Pêle-mêle, il a cité le nom de certains éléments de la dite bande dont un certain M serait le chef. Dans la foulée SS s’est mis à table en détaillant certains exploits de son groupe de malfrats à travers la Cité des Trois caïmans et ses environs. La bande dont il était un membre influent passait le temps à braquer les paisibles citoyens en les dépossédant de leurs biens.
Ces explications plus ou moins détaillées étaient suffisantes pour que les gendarmes le soumettent à une fouille corporelle. Au moment de son interpellation, SS avait été pris alors qu’il avait un sac qui contenait des effets militaires. Notamment, un ceinturon, un béret des gardes, une paire de chaussures « Rangers », un galon de campagne sergent chef, une tenue camouflet, un badge portant un nom et plusieurs autres matériels militaires. En outre, le jeune homme avait en sa possession de nombreux autres objets non militaires qui le compromettaient sérieusement : des téléphones portables et accessoires, un fusil de fabrication artisanale, un porte-monnaie contenant un billet d’un dollar. à ces objets, s’ajoutaient une torche, des puces et des cartes mémoires, des photos d’identité, etc.
Après la découverte de ces objets tous plus compromettant les uns que les autres, il a paru logique pour les gendarmes d’engager des poursuites à l’encontre de SS. Dans la foulée, le parquet a été saisi et une information judiciaire a été ouverte contre le suspect et ses éventuels complices. Pendant que les enquêtes se poursuivaient normalement, ces derniers ont eu vent de l’affaire. Ils ont tous pris la poudre d’escampette laissant le pauvre SS seul entre les mains de la justice.
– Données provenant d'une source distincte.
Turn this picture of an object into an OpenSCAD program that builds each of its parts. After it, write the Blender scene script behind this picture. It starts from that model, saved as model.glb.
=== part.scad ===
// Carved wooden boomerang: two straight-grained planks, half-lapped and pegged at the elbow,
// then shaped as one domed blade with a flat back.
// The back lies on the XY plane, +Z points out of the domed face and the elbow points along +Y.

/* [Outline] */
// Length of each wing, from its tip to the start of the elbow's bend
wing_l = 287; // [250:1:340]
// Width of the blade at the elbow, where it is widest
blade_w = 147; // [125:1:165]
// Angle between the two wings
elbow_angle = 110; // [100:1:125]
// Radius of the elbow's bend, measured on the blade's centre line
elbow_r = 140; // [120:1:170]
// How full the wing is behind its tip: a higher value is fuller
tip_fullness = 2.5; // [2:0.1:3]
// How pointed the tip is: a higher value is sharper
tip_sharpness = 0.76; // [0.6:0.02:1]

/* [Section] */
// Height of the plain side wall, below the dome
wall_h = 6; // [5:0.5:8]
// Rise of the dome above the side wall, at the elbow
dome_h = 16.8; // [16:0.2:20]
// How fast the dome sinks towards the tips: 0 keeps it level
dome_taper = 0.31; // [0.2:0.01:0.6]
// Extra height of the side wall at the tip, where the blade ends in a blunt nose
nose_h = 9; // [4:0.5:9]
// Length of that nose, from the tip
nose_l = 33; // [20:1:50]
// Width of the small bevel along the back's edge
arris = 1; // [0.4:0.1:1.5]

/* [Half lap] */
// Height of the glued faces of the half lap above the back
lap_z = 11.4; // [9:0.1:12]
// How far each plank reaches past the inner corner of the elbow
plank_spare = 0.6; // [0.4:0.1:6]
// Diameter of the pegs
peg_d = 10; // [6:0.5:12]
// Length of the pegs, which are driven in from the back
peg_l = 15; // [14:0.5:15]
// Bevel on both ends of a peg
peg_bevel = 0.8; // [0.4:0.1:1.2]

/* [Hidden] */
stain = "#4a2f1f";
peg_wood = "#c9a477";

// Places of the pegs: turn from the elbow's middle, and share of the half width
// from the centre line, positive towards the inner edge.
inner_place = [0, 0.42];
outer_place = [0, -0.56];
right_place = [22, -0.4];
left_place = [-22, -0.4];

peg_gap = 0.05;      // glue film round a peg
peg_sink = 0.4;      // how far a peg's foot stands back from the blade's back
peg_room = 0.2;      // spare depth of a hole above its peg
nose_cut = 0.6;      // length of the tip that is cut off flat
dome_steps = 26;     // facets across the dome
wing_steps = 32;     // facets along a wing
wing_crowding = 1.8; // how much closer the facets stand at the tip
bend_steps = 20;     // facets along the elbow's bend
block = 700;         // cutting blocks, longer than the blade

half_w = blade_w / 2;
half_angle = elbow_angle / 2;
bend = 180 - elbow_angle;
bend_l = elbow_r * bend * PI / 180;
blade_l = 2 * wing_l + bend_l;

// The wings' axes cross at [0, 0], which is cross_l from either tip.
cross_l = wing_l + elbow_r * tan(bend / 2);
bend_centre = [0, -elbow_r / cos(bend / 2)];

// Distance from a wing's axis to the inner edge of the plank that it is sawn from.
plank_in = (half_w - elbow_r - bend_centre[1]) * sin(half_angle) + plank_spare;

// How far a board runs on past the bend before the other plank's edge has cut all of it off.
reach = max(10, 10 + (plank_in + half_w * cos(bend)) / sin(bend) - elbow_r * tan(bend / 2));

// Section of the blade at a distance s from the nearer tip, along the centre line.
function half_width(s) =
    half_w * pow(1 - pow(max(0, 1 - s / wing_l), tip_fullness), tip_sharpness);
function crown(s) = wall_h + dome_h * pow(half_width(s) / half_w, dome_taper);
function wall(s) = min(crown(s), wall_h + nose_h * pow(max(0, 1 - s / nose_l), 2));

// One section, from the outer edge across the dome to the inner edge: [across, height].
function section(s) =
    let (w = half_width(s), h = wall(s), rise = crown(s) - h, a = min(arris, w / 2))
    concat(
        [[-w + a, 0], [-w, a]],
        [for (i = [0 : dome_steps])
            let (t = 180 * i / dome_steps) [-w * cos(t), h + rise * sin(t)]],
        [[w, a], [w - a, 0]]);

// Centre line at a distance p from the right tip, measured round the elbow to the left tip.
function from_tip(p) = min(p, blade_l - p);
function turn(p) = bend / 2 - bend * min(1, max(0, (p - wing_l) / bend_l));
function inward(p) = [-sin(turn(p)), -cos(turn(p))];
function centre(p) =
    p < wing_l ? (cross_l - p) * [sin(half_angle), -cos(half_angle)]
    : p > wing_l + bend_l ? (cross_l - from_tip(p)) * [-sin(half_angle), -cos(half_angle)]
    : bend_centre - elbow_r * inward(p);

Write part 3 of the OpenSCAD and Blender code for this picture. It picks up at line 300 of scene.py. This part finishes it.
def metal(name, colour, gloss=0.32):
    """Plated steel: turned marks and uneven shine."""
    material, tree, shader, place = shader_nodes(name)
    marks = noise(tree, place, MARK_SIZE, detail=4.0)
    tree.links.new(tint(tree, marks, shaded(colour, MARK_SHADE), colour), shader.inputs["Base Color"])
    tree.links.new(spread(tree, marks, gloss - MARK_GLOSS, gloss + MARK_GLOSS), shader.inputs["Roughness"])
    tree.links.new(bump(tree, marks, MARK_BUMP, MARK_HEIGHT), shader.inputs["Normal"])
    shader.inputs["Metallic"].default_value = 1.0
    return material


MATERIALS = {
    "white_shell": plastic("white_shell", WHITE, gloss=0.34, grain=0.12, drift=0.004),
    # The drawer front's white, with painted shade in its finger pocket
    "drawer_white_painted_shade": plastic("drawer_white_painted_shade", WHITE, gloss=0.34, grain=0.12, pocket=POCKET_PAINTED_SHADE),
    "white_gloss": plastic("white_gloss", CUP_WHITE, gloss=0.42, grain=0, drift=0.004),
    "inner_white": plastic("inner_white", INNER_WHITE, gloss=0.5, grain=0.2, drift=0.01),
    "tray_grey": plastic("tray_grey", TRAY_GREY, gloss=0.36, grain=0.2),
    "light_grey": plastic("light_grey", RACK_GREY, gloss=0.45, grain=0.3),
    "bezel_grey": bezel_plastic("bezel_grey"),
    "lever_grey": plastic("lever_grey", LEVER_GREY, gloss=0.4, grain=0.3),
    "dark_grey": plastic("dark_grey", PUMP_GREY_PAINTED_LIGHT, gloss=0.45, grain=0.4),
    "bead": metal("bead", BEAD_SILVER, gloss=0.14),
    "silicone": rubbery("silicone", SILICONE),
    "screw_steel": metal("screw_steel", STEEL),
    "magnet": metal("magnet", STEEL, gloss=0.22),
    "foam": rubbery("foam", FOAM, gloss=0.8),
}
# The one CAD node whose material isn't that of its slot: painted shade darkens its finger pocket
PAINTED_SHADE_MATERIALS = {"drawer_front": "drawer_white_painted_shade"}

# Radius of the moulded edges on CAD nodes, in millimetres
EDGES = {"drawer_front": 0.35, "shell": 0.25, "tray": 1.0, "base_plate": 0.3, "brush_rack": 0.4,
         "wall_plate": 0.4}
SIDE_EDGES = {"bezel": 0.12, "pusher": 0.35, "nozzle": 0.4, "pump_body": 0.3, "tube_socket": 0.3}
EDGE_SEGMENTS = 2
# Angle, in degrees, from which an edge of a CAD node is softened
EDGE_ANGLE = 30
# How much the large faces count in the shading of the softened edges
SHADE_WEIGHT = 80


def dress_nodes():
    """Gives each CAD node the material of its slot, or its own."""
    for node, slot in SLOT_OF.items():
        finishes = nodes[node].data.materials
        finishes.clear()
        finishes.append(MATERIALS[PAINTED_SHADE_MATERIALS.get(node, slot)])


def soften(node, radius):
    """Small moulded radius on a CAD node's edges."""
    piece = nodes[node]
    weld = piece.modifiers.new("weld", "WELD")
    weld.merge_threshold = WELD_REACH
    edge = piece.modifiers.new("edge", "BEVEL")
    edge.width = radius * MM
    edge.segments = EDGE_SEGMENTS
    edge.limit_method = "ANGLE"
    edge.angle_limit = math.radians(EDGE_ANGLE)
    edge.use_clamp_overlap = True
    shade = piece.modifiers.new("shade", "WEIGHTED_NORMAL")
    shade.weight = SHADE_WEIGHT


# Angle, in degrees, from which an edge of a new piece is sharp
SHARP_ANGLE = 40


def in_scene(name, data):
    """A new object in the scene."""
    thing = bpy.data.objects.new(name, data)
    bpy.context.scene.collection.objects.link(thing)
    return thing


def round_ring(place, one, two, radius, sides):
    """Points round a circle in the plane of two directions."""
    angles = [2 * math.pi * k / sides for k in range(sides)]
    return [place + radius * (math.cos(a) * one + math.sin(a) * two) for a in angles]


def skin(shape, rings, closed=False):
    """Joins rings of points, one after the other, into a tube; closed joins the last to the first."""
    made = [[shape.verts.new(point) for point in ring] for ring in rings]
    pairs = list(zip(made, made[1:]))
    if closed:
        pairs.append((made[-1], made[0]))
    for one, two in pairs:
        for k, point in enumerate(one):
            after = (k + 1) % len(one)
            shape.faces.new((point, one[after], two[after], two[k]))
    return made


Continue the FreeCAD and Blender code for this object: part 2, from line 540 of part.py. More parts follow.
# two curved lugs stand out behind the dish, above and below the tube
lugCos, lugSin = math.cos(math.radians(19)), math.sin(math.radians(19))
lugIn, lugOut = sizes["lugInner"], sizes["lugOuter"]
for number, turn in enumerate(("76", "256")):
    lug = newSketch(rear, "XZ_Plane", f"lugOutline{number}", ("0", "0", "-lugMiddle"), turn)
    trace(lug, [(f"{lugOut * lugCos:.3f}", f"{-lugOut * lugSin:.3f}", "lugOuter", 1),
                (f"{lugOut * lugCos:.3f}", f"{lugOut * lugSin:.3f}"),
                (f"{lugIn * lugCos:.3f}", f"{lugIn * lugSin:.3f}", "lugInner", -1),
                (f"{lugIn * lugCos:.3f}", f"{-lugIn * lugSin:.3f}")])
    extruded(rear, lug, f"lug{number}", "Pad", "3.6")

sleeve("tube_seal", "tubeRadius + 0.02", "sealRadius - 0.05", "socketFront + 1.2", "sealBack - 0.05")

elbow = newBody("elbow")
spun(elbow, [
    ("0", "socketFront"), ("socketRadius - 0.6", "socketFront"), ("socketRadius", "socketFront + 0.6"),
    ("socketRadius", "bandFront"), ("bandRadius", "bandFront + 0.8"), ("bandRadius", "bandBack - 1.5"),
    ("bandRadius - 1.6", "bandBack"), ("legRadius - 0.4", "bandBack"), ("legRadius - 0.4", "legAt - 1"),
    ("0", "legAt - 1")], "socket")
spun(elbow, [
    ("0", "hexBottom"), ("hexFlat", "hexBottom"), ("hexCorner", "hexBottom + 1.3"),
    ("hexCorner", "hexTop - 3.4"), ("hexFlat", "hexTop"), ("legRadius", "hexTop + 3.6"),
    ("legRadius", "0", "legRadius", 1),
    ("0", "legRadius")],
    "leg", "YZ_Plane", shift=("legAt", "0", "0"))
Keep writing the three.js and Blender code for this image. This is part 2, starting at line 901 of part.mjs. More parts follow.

L’AIR INNOCENTS –C’est un suspect qui s’est présenté à la barre avec un air totalement innocent. Comme il avait reconnu les faits à l’enquête préliminaire et devant le juge d’instruction, il a préféré rester dans la même logique devant les jurés de la Cour d’assises. Des preuves irréfutables l’empêchaient de nier quoi que ce soit. Toute fois, l’inculpé a tenté de s’expliquer dans l’espoir de convaincre les juges.
Dans ses explications, il a essayé de rejeter toute la responsabilité de son acte sur ses complices fugitifs. Il s’est défendu d’avoir été approché par le nommé M, chef du gang, qui l’aurait convaincu de se joindre à eux dans le but de former une bande pour s’attaquer aux populations en les dépossédant de leurs biens.
En plus de cela, selon l’accusé, son « chef » lui faisait consommer à son insu des substances narcotiques. Ainsi, SS voulait donner l’impression aux jurés qu’il agissait toujours sous l’effet de la drogue que le chef de gang lui faisait consommer à son insu à travers des nourritures et autres boissons. L‘inculpé a expliqué que tout cela s’était passé à cause du fait qu’il avait perdu son emploi d’apprenti chauffeur.
Le parquet dans son réquisitoire, après avoir relaté les faits, a d’entrée de jeu fait ressortir la fausseté des propos de l’accusé qui voulait donner l’impression qu’il agissait sous l’effet de la drogue, alors que de l’avis du magistrat, cela ne ressort nulle part dans l’arrêt de renvoi.
Ce qui, de son point de vue, prouve à suffisance que l’inculpé a menti et a continué à mentir durant tout le procès. Pour soutenir ses propos, le magistrat a rappelé les aveux de l’accusé à la police et chez le juge instituteur lorsqu’il a affirmé qu’il opérait en bande avec M, le chef de la bande.
Donc, pour l’avocat général, les faits reprochés à SS sont constitués non seulement avec les PV des enquêteurs, mais surtout avec tous ces matériels trouvés en sa possession. Le défenseur des citoyens demanda alors aux jurés de le maintenir dans les liens de l’accusation sans de circonstances atténuantes.
PAS DE QUARTIER-Naturellement, le conseil de l’accusé n’était pas de cet avis. Il a demandé à la Cour de ne pas suivre le parquet dans son réquisitoire. L’avocat a estimé que ce « métier » avait été imposé à son client après que celui-ci a perdu son emploi. Le conseil a tenté de le justifier en soutenant que la vérité dans cette histoire est le fait que l’inculpé était désœuvré.
Chose qui, de son point de vue, l’aurait poussé à accepter ce boulot. « Nous plaidons coupables. Mais tenez compte de sa jeunesse », a-t-il plaidé tout en sollicitant la clémence de la Cour.
à la lumière des débats, la Cour a reconnu l’accusé coupable des faits. Elle ne lui a pas non plus accordé des circonstances atténuantes. Aussitôt le parquet a requis la Cour d’entrer en voie de condamnation contre SS pour des faits de crimes et de délits.
La défense est revenue à la charge et a sollicité la clémence des jurés. Après plusieurs heures de débats et de questions réponses, la Cour a considéré la gravité des faits, et a suivi le parquet dans son réquisitoire, en condamnant l’accusé à la peine de mort.